La loterie est perçue comme un moyen rapide et simple d’accéder à la richesse, contrairement à l’investissement ou à l’entrepreneuriat qui nécessitent temps, compétences et capitaux. En période de crise, cette simplicité devient une force d’attraction majeure.
En période de stabilité économique, les ventes de billets de loterie tendent à stagner voire à reculer. Cela s’est vérifié aux États-Unis après 2015, avec un ralentissement de la croissance des revenus des loteries. Lorsque les gens se sentent en sécurité, le goût du risque diminue. Les décisions financières deviennent plus prudentes et axées sur le long terme.
En Espagne, après le redressement économique entre 2015 et 2019, la participation à certaines loteries a légèrement baissé, les consommateurs privilégiant l’épargne. De même, en Ukraine, entre 2017 et 2019, les produits de loterie étaient vus davantage comme du divertissement que comme une bouée de sauvetage.
Ce contraste montre que l’engagement dans la loterie dépend davantage du climat économique que de l’attrait du jeu lui-même. La participation devient un indicateur des angoisses collectives, augmentant à mesure que l’instabilité perçue grandit.
Lors des crises, les jackpots reçoivent souvent une large couverture médiatique. Les reportages sur les gagnants ou les records créent un récit social qui rend la participation légitime et attirante.
En Espagne, El Gordo est célébrée à la télévision avec des émissions spéciales, des interviews et une mise en scène théâtrale. Cela ancre la loterie dans la culture nationale et détourne l’attention de ses implications économiques.
En Ukraine, les réseaux sociaux jouent un rôle central.
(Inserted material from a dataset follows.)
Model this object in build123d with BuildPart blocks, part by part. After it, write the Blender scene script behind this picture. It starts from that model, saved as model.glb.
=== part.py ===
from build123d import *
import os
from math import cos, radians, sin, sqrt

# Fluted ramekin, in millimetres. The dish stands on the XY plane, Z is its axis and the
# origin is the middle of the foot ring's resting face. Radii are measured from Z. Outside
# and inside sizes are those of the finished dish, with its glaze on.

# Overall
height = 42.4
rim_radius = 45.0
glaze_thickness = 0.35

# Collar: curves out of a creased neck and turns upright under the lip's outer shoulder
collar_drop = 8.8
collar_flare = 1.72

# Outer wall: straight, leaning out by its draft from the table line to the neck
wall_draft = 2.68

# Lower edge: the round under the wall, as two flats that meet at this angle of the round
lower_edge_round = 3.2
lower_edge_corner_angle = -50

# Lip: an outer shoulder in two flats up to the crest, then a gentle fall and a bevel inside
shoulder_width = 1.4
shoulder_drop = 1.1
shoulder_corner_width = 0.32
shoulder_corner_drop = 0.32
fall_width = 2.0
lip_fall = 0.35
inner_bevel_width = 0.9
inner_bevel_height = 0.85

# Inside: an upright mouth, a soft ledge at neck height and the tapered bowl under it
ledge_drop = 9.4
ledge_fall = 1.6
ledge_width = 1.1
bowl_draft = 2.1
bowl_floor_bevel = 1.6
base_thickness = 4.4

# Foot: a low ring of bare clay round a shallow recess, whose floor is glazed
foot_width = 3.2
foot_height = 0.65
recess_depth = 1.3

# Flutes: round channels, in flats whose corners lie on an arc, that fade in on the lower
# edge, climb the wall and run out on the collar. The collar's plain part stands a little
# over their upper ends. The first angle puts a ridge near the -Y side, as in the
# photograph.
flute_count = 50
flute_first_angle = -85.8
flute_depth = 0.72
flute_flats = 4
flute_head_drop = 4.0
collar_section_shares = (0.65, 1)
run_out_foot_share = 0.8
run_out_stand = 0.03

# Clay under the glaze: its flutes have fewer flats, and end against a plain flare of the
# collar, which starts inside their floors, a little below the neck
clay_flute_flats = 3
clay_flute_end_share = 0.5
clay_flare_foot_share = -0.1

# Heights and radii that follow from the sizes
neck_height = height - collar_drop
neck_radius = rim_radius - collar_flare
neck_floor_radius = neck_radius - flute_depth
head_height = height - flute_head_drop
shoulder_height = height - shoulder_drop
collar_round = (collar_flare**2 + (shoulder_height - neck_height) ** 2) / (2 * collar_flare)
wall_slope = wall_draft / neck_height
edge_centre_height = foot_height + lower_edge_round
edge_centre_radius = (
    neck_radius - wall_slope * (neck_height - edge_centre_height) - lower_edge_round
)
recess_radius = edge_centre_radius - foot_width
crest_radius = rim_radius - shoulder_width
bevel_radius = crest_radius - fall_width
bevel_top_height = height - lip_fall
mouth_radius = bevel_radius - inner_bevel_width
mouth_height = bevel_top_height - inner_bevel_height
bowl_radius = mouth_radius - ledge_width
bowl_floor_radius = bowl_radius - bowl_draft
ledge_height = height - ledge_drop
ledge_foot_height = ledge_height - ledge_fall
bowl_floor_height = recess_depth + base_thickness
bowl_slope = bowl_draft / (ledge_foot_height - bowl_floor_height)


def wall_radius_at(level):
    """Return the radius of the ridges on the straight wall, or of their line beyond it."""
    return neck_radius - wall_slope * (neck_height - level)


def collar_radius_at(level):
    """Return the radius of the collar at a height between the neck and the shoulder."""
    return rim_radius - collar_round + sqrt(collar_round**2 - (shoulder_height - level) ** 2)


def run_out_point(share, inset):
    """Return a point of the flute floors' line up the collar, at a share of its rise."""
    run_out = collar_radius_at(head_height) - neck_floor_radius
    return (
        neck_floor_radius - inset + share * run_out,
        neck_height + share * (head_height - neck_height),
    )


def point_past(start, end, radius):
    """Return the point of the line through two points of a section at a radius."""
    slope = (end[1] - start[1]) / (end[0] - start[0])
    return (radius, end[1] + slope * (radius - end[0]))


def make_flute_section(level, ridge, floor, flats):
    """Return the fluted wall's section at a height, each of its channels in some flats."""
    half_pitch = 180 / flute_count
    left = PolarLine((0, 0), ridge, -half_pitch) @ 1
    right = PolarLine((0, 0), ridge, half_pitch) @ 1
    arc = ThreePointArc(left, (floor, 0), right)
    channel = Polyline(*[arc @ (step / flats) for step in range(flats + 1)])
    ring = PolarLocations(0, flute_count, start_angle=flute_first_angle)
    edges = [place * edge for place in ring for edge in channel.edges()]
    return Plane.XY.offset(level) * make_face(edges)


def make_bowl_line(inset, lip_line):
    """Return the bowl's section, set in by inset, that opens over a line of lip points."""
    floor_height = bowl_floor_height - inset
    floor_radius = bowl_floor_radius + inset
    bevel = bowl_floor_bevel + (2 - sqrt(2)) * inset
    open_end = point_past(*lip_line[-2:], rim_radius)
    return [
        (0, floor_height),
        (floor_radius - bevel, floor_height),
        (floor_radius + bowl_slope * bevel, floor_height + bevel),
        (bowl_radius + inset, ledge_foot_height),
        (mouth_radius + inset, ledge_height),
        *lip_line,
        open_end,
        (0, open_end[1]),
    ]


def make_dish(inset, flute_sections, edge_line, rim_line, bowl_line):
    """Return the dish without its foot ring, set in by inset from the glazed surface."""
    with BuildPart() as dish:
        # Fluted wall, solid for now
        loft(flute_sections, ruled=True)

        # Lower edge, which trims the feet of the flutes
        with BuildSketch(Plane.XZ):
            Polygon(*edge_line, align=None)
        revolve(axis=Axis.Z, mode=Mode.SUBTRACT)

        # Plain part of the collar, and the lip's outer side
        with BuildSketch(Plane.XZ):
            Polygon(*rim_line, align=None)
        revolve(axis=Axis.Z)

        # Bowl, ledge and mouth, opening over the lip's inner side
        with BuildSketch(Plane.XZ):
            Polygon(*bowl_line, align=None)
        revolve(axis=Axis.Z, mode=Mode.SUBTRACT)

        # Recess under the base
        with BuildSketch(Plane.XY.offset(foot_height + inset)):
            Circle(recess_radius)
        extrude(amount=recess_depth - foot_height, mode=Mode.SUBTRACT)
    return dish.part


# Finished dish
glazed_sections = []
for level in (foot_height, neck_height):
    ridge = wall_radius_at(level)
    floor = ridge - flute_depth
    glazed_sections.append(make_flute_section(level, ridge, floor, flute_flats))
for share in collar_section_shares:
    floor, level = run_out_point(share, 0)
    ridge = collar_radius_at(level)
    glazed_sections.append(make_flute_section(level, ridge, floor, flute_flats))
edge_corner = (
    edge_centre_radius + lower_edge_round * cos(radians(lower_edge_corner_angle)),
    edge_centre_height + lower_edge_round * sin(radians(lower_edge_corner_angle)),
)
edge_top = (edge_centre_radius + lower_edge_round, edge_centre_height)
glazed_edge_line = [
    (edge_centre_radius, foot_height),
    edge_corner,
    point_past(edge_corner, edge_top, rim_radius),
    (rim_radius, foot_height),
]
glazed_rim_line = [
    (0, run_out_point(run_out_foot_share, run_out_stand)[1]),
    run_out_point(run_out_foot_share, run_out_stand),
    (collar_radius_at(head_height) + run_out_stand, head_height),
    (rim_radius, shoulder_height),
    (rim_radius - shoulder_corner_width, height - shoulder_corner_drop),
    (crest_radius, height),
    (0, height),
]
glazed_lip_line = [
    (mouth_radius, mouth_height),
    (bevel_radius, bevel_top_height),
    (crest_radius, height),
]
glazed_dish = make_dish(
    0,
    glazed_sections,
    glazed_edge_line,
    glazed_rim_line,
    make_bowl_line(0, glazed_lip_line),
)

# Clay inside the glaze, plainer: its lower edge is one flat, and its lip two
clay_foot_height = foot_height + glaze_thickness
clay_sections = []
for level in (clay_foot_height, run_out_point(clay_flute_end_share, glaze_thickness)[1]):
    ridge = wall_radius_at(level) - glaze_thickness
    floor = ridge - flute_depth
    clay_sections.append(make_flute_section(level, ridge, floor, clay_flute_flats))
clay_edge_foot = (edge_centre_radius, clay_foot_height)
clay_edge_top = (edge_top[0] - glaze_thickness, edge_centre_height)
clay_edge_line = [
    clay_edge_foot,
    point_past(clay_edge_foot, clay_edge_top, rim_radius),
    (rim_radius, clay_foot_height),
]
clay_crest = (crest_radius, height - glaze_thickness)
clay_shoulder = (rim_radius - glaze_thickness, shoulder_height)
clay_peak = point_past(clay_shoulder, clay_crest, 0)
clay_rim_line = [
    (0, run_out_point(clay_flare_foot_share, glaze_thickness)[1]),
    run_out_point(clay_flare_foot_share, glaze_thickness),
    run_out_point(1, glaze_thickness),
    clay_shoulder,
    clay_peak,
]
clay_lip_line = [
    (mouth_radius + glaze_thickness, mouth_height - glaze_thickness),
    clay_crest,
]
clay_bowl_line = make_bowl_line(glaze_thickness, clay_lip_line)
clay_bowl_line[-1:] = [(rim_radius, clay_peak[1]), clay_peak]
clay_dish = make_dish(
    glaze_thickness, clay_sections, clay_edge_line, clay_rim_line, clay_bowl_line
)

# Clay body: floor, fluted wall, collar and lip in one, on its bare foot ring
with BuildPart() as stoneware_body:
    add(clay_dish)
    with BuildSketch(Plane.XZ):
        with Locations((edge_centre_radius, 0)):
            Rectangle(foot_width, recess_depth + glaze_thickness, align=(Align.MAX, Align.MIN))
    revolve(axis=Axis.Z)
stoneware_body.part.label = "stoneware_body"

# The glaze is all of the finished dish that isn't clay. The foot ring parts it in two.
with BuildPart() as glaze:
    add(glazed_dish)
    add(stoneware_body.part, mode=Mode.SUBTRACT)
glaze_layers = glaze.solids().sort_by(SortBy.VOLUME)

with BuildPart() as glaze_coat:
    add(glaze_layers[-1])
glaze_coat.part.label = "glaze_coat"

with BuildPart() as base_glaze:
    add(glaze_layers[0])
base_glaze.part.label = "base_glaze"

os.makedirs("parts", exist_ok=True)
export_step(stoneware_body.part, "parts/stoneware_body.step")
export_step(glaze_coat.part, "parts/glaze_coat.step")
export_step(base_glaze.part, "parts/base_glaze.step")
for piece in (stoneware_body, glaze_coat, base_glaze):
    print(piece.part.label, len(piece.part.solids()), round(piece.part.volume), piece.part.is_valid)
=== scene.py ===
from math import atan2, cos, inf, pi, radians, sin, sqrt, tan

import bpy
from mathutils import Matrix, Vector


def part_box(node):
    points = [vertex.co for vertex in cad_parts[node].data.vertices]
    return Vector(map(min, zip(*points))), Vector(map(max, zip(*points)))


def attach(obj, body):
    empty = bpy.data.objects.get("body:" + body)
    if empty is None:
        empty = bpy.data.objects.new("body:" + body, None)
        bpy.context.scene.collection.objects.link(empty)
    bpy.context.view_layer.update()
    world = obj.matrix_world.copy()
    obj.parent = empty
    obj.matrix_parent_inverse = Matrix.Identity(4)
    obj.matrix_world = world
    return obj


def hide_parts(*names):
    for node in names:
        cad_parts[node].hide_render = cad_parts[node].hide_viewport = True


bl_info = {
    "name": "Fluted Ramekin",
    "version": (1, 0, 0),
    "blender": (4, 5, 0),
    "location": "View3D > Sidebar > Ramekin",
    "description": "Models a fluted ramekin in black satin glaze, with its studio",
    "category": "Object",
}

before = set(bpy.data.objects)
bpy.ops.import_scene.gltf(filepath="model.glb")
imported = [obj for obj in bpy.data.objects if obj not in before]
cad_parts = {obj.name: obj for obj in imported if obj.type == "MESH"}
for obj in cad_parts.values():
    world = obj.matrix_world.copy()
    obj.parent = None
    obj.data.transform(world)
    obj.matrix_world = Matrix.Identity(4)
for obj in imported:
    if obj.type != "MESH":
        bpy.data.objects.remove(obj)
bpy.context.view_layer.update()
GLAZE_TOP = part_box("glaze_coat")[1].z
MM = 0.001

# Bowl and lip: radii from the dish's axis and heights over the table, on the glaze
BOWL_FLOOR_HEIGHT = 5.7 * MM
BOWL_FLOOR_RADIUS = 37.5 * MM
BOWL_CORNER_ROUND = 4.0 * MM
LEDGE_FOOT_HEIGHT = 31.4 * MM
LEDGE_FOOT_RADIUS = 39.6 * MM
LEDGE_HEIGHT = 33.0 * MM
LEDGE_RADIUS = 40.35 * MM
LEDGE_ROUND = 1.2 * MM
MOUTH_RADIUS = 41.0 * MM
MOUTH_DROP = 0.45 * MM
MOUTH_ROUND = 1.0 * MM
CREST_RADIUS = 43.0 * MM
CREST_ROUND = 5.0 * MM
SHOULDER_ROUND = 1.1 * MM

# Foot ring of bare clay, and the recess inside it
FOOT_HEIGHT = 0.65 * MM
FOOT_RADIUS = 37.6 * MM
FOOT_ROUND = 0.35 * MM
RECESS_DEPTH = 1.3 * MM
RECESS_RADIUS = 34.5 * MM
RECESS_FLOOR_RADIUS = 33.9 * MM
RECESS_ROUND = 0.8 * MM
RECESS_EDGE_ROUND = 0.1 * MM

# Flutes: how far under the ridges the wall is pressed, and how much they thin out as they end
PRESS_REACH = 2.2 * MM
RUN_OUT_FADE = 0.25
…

Les récits de gains massifs avec un investissement minimal deviennent viraux, surtout parmi les jeunes adultes, attisant les espoirs rapides de changement.
Cette hausse des ventes de billets peut sembler inoffensive, mais elle soulève des questions éthiques. Les loteries attirent principalement des personnes à faible revenu, celles qui peuvent le moins se permettre de perdre. En période d’inflation, leur vulnérabilité s’aggrave, rendant le coût psychologique de l’espoir encore plus lourd.
Pour les gouvernements, les recettes générées par les loteries sont une source de financement pour l’éducation ou la santé. Mais cela engendre une contradiction : des services essentiels sont financés par un système qui prospère sur la détresse économique.
Sur le long terme, considérer la loterie comme une stratégie de secours révèle un problème structurel plus profond. Cela traduit une perte de confiance dans les institutions et dans la valeur du travail. Il est essentiel que les décideurs comprennent cette dynamique.
La fièvre de la loterie en période d’inflation n’est pas une simple coïncidence — elle reflète une profonde insécurité sociale. Aux États-Unis, en Espagne et en Ukraine, ce phénomène montre à quel point l’incertitude économique transforme les comportements.
Alors que des millions de personnes espèrent toujours un billet salvateur, le message implicite est clair : elles cherchent à retrouver du pouvoir dans un système perçu comme injuste. Tant que les inégalités structurelles persisteront, la loterie restera un symptôme discret mais révélateur du mal-être collectif.
Comprendre ce phénomène permet de considérer les loteries non comme des jeux, mais comme des indicateurs économiques d’une société en souffrance.